Why Declarative and Non-Procedural Matters in DML

When DML is declarative and non-procedural, users don’t need to understand the underlying database structure, indexes, or query execution methods. They can interact with the data independently of its physical storage and without requiring technical knowledge of algorithms or retrieval processes. The DBMS handles these complexities, optimizing the data retrieval and manipulation based on internal mechanisms. This approach supports physical data independence since users aren’t burdened by how data is organized or accessed physically.

Productivity is improved when the DML is non-procedural and more expressive.

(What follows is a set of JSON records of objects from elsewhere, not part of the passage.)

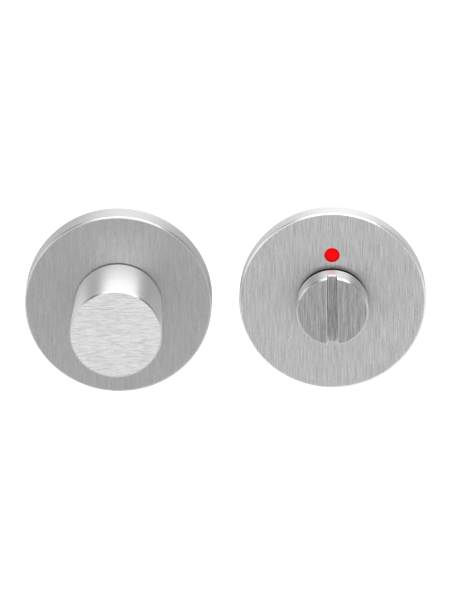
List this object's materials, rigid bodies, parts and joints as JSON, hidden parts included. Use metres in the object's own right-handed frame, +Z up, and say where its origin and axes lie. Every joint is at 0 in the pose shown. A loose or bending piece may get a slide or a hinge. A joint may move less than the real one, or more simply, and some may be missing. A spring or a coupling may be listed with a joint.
{
  "type": "bathroom thumb turn lock",
  "caption": "Bathroom thumb turn with square spindle and matching emergency release with occupied indicator, on round roses.",
  "frame": {"origin": "on the thumb turn's axis, in the plane of the backs of both halves, which is the door's face", "axes": "+X from the thumb turn's axis to the release's axis, +Y into the door, -Y out of it towards the viewer, +Z up"},
  "size_m": [0.1116, 0.0804, 0.052],
  "materials": {
    "rose_steel": "satin, upright grain",
    "knob_steel": "satin, grain across the front",
    "release_steel": "satin, upright grain",
    "zinc_steel": "bright zinc plating",
    "spring_steel": "dark phosphated",
    "black_steel": "black oxide",
    "plate_nylon": "moulded, fine texture",
    "bush_nylon": "natural, smooth",
    "disc_plastic": "moulded",
    "red_plastic": "signal red",
    "green_plastic": "signal green"
  },
  "bodies": {
    "root": {"turn_rose_cover": "rose_steel", "turn_mounting_plate": "plate_nylon", "turn_bearing_bush": "bush_nylon", "fixing_screws": "zinc_steel", "release_rose_cover": "rose_steel", "release_mounting_plate": "plate_nylon", "release_bearing_bush": "bush_nylon", "threaded_sleeves": "zinc_steel", "stop_pin": "zinc_steel"},
    "thumb_turn": {"drive_sleeve": "zinc_steel", "turn_thrust_washer": "zinc_steel", "turn_wave_washer": "spring_steel", "turn_circlip": "spring_steel", "square_spindle": "zinc_steel", "spindle_pin": "spring_steel", "thumb_knob": "knob_steel", "knob_grub_screw": "black_steel"},
    "release": {"release_turn": "release_steel", "indicator_disc": "disc_plastic", "red_marker": "red_plastic", "green_marker": "green_plastic", "release_thrust_washer": "zinc_steel", "release_wave_washer": "spring_steel", "release_circlip": "spring_steel"}
  },
  "joints": [
    {"name": "thumb_turn_hinge", "type": "hinge", "parent": "root", "child": "thumb_turn", "pos_m": [0, 0, 0], "axis": [0, -1, 0], "range_deg": [-90, 0]},
    {"name": "release_hinge", "type": "hinge", "parent": "root", "child": "release", "pos_m": [0.0596, 0, 0], "axis": [0, -1, 0], "range_deg": [0, 90]}
  ]
}
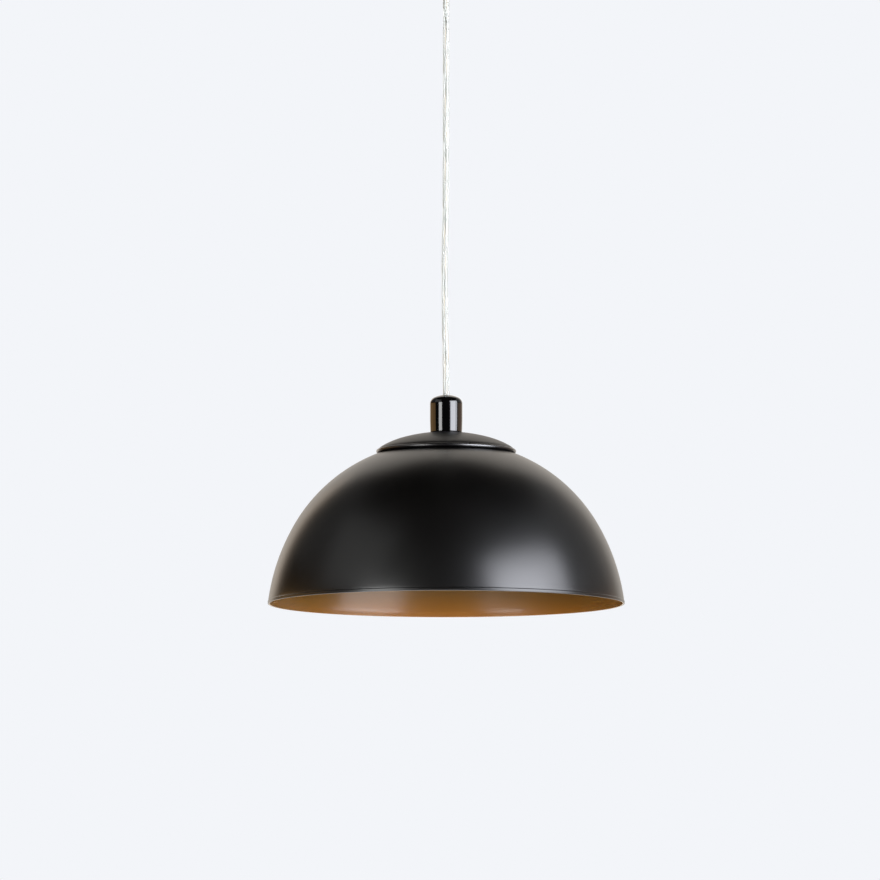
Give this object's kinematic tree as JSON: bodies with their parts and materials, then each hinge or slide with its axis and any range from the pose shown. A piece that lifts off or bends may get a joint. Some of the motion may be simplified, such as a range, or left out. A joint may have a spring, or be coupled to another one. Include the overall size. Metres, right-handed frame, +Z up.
{
  "type": "pendant ceiling light",
  "caption": "Dome pendant lamp on a clear cord: spun shade, stepped top cap, cylindrical grip, screw lampholder with bulb, and a round ceiling canopy.",
  "frame": {"origin": "centre of the face that meets the ceiling, on the canopy's bracket", "axes": "+Z up into the ceiling, the lamp hangs along -Z; +X along the bracket's strip"},
  "size_m": [0.3, 0.3, 0.57],
  "materials": {
    "black_plastic": "moulded black plastic",
    "brass": "plain pressed brass",
    "clear_pvc": "clear flexible PVC",
    "core_blue": "blue conductor insulation",
    "core_brown": "brown conductor insulation",
    "core_green": "green and yellow conductor insulation",
    "gloss_black_metal": "semi-gloss black enamel on turned steel",
    "nickel": "nickel plate",
    "opal_glass": "opal white glass",
    "porcelain": "glazed ceramic",
    "satin_black_steel": "satin black powder coat",
    "white_nylon": "natural white nylon",
    "zinc_steel": "bright zinc plate"
  },
  "bodies": {
    "ceiling_set": {"ceiling_bracket": "zinc_steel", "canopy": "satin_black_steel", "canopy_screw_left": "gloss_black_metal", "canopy_screw_right": "gloss_black_metal", "gland_body": "black_plastic", "gland_screw": "white_nylon", "gland_washer": "zinc_steel", "gland_nut": "zinc_steel", "terminal_housing": "white_nylon", "terminal_fixing_screw": "zinc_steel", "earth_tag_upper": "nickel", "earth_screw": "brass", "cord_entry": "clear_pvc", "earth_link": "core_green", "terminal_ferrule_earth": "brass", "terminal_screw_earth_supply": "zinc_steel", "terminal_screw_earth_lamp": "zinc_steel", "core_earth_upper": "core_green", "terminal_ferrule_neutral": "brass", "terminal_screw_neutral_supply": "zinc_steel", "terminal_screw_neutral_lamp": "zinc_steel", "core_neutral_upper": "core_blue", "terminal_ferrule_live": "brass", "terminal_screw_live_supply": "zinc_steel", "terminal_screw_live_lamp": "zinc_steel", "core_live_upper": "core_brown"},
    "cord_link": {"cord_link": "clear_pvc"},
    "cord": {"cord": "clear_pvc"},
    "lamp": {"shade": "satin_black_steel", "top_cap": "satin_black_steel", "grip_cover": "gloss_black_metal", "clamp_body": "black_plastic", "clamp_screw": "white_nylon", "nipple": "zinc_steel", "toothed_washer": "zinc_steel", "lock_nut": "zinc_steel", "end_nut": "zinc_steel", "holder_dome": "black_plastic", "holder_grub_screw": "zinc_steel", "holder_skirt": "black_plastic", "holder_insert": "porcelain", "screw_shell": "brass", "shell_rivet_front": "brass", "shell_rivet_back": "brass", "centre_contact": "brass", "side_contact": "brass", "holder_screw_live": "zinc_steel", "holder_screw_neutral": "zinc_steel", "earth_tag_lower": "nickel", "cord_tail": "clear_pvc", "core_live_lower": "core_brown", "core_neutral_lower": "core_blue", "core_earth_lower": "core_green"},
    "bulb_tip": {"bulb_tip": "zinc_steel"},
    "bulb": {"bulb_insulator": "gloss_black_metal", "bulb_cap": "nickel", "bulb_collar": "white_nylon", "bulb_board": "white_nylon", "bulb_globe": "opal_glass"}
  },
  "joints": [
    {"name": "swing_x", "type": "hinge", "parent": "ceiling_set", "child": "cord_link", "pos_m": [0, 0, -0.0423], "axis": [1, 0, 0], "range_deg": [-30, 30]},
    {"name": "swing_y", "type": "hinge", "parent": "cord_link", "child": "cord", "pos_m": [0, 0, -0.0513], "axis": [0, 1, 0], "range_deg": [-30, 30]},
    {"name": "cord_twist", "type": "hinge", "parent": "cord", "child": "lamp", "pos_m": [0, 0, -0.39272], "axis": [0, 0, 1], "range_deg": [-180, 180]},
    {"name": "bulb_travel", "type": "slide", "parent": "lamp", "child": "bulb_tip", "axis": [0, 0, -1], "range_m": [0, 0.01633]},
    {"name": "bulb_turn", "type": "hinge", "parent": "bulb_tip", "child": "bulb", "pos_m": [0, 0, -0.5], "axis": [0, 0, -1], "range_deg": [0, 1620]}
  ],
  "couplings": [
    {"joint": "bulb_turn", "follows": "bulb_travel", "rad_per_m": 1731.4}
  ]
}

Reliability and concurrency issues are addressed by supporting transactions, in particular ACID properties for transactions.

Transaction

A sequence of indivisible DML requests. Applications access a database via transactions.

An application programmer may assume exclusive access to the database within a transaction. The DBMS schedules DML requests from all transactions in such a way that guarantees data integrity.

Note

Concept Explanation from ChatGPT:

If any part of the transaction fails, the entire transaction is aborted, and any changes that have been made during the transaction are rolled back (undone), restoring the database to its state prior to the start of the transaction.

ACID Properties of a Transaction

  • Atomicity: A transaction occurs entirely, or not at all.
  • Consistency: Each transaction preserves the consistency of the database.
    • Each transaction must bring the database from one valid state to another.
  • Isolation: Concurrent transactions do not interfere with each other.
  • Durability: Once completed, a transaction’s changes are permanent.